* [WHAT IS NEEDED] Give the data again, word for word.

* [MATERIAL]
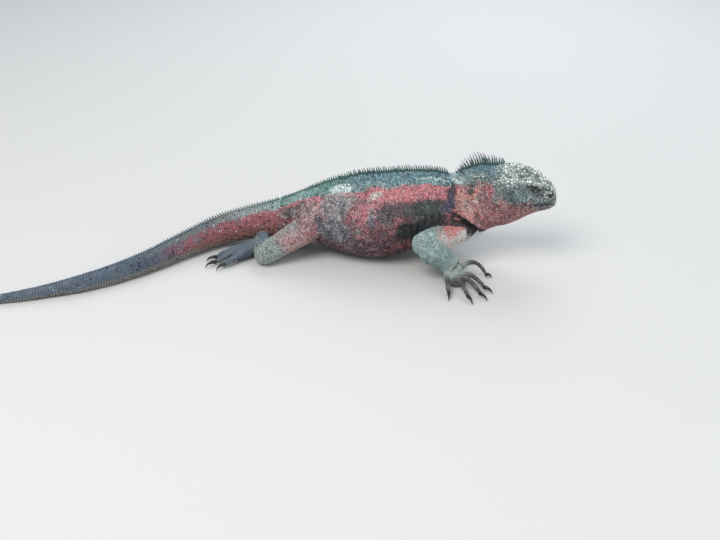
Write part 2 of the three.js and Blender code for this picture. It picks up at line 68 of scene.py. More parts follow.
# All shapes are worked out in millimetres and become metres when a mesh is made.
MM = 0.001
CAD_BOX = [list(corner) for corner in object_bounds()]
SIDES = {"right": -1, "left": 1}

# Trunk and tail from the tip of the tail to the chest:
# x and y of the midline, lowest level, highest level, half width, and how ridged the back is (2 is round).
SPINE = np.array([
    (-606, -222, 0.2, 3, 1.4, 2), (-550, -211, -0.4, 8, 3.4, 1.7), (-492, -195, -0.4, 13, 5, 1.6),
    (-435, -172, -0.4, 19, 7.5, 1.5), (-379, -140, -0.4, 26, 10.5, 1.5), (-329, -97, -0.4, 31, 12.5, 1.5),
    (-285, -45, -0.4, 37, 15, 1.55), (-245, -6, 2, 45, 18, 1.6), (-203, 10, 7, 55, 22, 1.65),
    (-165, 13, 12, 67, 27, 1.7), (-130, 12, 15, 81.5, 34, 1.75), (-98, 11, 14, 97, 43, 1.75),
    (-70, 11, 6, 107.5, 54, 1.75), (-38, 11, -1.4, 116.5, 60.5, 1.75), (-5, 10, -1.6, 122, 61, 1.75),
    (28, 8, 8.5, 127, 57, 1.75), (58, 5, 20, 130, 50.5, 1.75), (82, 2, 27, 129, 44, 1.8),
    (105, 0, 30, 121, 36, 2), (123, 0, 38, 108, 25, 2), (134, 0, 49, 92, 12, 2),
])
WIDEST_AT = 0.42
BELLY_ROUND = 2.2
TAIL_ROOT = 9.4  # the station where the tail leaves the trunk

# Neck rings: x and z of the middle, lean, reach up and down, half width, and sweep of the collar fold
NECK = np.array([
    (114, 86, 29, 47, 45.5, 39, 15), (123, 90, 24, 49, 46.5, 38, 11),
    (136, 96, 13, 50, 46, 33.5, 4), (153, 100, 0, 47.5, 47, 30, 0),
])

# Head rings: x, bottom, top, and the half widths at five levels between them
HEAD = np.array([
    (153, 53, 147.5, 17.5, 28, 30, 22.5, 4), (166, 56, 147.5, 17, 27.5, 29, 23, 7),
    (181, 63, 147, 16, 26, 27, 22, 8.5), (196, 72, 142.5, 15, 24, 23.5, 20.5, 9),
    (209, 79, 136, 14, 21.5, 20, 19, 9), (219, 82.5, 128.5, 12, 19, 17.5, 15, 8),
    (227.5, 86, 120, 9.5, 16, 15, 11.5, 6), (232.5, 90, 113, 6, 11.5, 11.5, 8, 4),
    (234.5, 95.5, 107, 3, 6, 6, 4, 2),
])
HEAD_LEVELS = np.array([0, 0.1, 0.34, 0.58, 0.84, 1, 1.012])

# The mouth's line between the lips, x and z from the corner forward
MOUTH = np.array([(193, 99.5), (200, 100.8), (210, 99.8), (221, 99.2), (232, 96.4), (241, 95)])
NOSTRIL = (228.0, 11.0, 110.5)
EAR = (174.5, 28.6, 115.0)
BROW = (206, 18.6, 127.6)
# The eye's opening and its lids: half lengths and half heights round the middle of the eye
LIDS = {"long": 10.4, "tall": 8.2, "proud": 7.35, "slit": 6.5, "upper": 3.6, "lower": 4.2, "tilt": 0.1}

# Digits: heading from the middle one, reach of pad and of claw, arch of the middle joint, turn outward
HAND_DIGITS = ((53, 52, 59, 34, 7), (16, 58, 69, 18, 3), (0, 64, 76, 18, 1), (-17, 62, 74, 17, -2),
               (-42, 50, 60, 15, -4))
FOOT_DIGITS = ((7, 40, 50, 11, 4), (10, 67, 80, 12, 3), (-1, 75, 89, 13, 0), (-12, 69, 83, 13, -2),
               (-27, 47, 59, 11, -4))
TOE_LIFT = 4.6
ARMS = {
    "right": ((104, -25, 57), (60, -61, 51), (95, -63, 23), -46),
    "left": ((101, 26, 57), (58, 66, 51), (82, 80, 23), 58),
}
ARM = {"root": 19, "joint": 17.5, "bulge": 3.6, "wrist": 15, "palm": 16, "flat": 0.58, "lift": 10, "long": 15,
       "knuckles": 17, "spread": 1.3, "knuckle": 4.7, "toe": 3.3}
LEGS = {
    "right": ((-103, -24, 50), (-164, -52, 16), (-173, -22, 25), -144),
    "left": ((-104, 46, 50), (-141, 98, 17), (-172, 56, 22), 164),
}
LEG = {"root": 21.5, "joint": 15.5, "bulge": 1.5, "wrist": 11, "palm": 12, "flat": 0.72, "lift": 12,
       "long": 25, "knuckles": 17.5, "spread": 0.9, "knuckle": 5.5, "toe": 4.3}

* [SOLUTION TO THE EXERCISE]
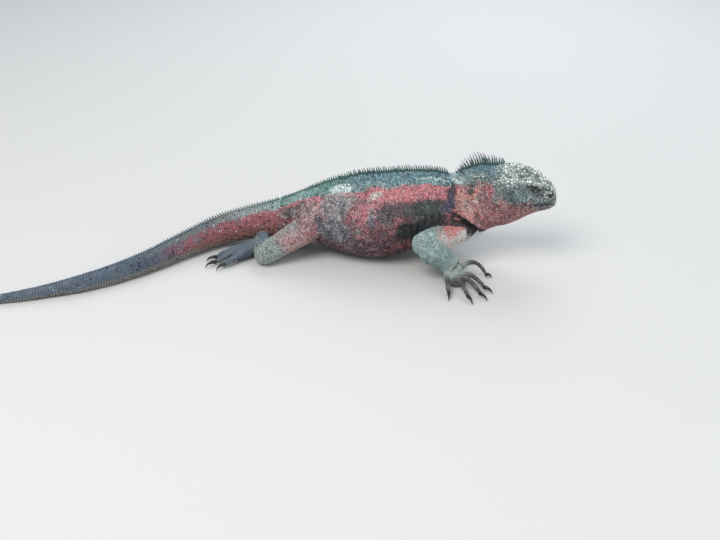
Write part 2 of the three.js and Blender code for this picture. It picks up at line 68 of scene.py. More parts follow.
# All shapes are worked out in millimetres and become metres when a mesh is made.
MM = 0.001
CAD_BOX = [list(corner) for corner in object_bounds()]
SIDES = {"right": -1, "left": 1}

# Trunk and tail from the tip of the tail to the chest:
# x and y of the midline, lowest level, highest level, half width, and how ridged the back is (2 is round).
SPINE = np.array([
    (-606, -222, 0.2, 3, 1.4, 2), (-550, -211, -0.4, 8, 3.4, 1.7), (-492, -195, -0.4, 13, 5, 1.6),
    (-435, -172, -0.4, 19, 7.5, 1.5), (-379, -140, -0.4, 26, 10.5, 1.5), (-329, -97, -0.4, 31, 12.5, 1.5),
    (-285, -45, -0.4, 37, 15, 1.55), (-245, -6, 2, 45, 18, 1.6), (-203, 10, 7, 55, 22, 1.65),
    (-165, 13, 12, 67, 27, 1.7), (-130, 12, 15, 81.5, 34, 1.75), (-98, 11, 14, 97, 43, 1.75),
    (-70, 11, 6, 107.5, 54, 1.75), (-38, 11, -1.4, 116.5, 60.5, 1.75), (-5, 10, -1.6, 122, 61, 1.75),
    (28, 8, 8.5, 127, 57, 1.75), (58, 5, 20, 130, 50.5, 1.75), (82, 2, 27, 129, 44, 1.8),
    (105, 0, 30, 121, 36, 2), (123, 0, 38, 108, 25, 2), (134, 0, 49, 92, 12, 2),
])
WIDEST_AT = 0.42
BELLY_ROUND = 2.2
TAIL_ROOT = 9.4  # the station where the tail leaves the trunk

# Neck rings: x and z of the middle, lean, reach up and down, half width, and sweep of the collar fold
NECK = np.array([
    (114, 86, 29, 47, 45.5, 39, 15), (123, 90, 24, 49, 46.5, 38, 11),
    (136, 96, 13, 50, 46, 33.5, 4), (153, 100, 0, 47.5, 47, 30, 0),
])

# Head rings: x, bottom, top, and the half widths at five levels between them
HEAD = np.array([
    (153, 53, 147.5, 17.5, 28, 30, 22.5, 4), (166, 56, 147.5, 17, 27.5, 29, 23, 7),
    (181, 63, 147, 16, 26, 27, 22, 8.5), (196, 72, 142.5, 15, 24, 23.5, 20.5, 9),
    (209, 79, 136, 14, 21.5, 20, 19, 9), (219, 82.5, 128.5, 12, 19, 17.5, 15, 8),
    (227.5, 86, 120, 9.5, 16, 15, 11.5, 6), (232.5, 90, 113, 6, 11.5, 11.5, 8, 4),
    (234.5, 95.5, 107, 3, 6, 6, 4, 2),
])
HEAD_LEVELS = np.array([0, 0.1, 0.34, 0.58, 0.84, 1, 1.012])

# The mouth's line between the lips, x and z from the corner forward
MOUTH = np.array([(193, 99.5), (200, 100.8), (210, 99.8), (221, 99.2), (232, 96.4), (241, 95)])
NOSTRIL = (228.0, 11.0, 110.5)
EAR = (174.5, 28.6, 115.0)
BROW = (206, 18.6, 127.6)
# The eye's opening and its lids: half lengths and half heights round the middle of the eye
LIDS = {"long": 10.4, "tall": 8.2, "proud": 7.35, "slit": 6.5, "upper": 3.6, "lower": 4.2, "tilt": 0.1}

# Digits: heading from the middle one, reach of pad and of claw, arch of the middle joint, turn outward
HAND_DIGITS = ((53, 52, 59, 34, 7), (16, 58, 69, 18, 3), (0, 64, 76, 18, 1), (-17, 62, 74, 17, -2),
               (-42, 50, 60, 15, -4))
FOOT_DIGITS = ((7, 40, 50, 11, 4), (10, 67, 80, 12, 3), (-1, 75, 89, 13, 0), (-12, 69, 83, 13, -2),
               (-27, 47, 59, 11, -4))
TOE_LIFT = 4.6
ARMS = {
    "right": ((104, -25, 57), (60, -61, 51), (95, -63, 23), -46),
    "left": ((101, 26, 57), (58, 66, 51), (82, 80, 23), 58),
}
ARM = {"root": 19, "joint": 17.5, "bulge": 3.6, "wrist": 15, "palm": 16, "flat": 0.58, "lift": 10, "long": 15,
       "knuckles": 17, "spread": 1.3, "knuckle": 4.7, "toe": 3.3}
LEGS = {
    "right": ((-103, -24, 50), (-164, -52, 16), (-173, -22, 25), -144),
    "left": ((-104, 46, 50), (-141, 98, 17), (-172, 56, 22), 164),
}
LEG = {"root": 21.5, "joint": 15.5, "bulge": 1.5, "wrist": 11, "palm": 12, "flat": 0.72, "lift": 12,
       "long": 25, "knuckles": 17.5, "spread": 0.9, "knuckle": 5.5, "toe": 4.3}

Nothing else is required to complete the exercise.